I’d suggest ignoring any cases of functions called with fewer than 5 parameters when analyzing this data, if you want a “gut feeling” suggestion.
Well, five is one of the samples that I posted above, so that works out nicely! About half of all calls in the stdlib with 5+ arguments pass them all positionally. It’s very “gut feeling” though, and I don’t think there’s any way to precisely identify the useful threshold, beyond that it’s somewhere in that very rough range. It’s like the debates about line length - smart people will have different opinions, but most people agree that 30 characters is too short and 500 is too long.

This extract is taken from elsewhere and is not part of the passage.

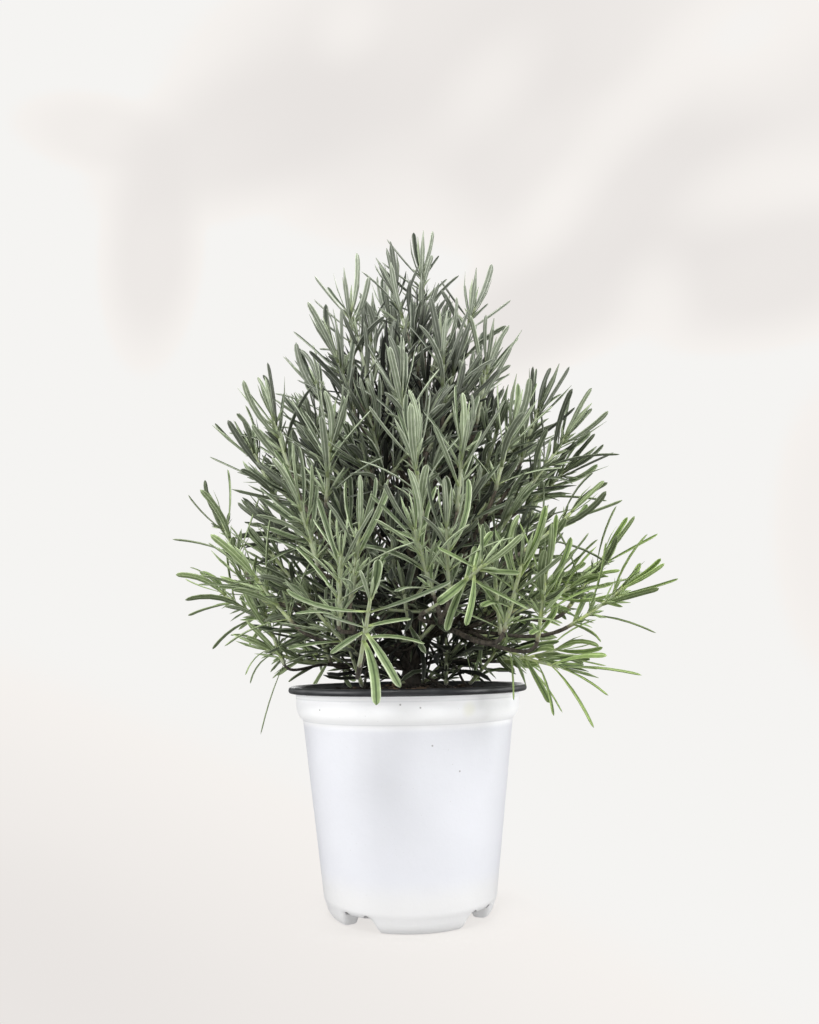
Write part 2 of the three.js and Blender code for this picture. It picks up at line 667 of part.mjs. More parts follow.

While I agree that IDEs tend to be cumbersome, language servers are typically not especially heavy to run, but they do require some setup. In any case, I don’t think it’s elitist to mention that this problem can be resolved with tools, especially since pylance, the ‘default’ language server of VS Code, the most popular code editor atm, supports this feature. One could just as easily spin it the other way, why should the language change because some terminal elitists can’t use the most common tool? But I don’t think discussing elitism is contributing to this discussion and will likely only make people upset, so I think we should stop that particular discussion.
I have to say I’m becoming confused as to the point of all this. Are you trying to suggest that all of those calls that pass all 5+ arguments positionally are going to be improved by using keyword arguments? How could you possibly make a broad generalisation like that?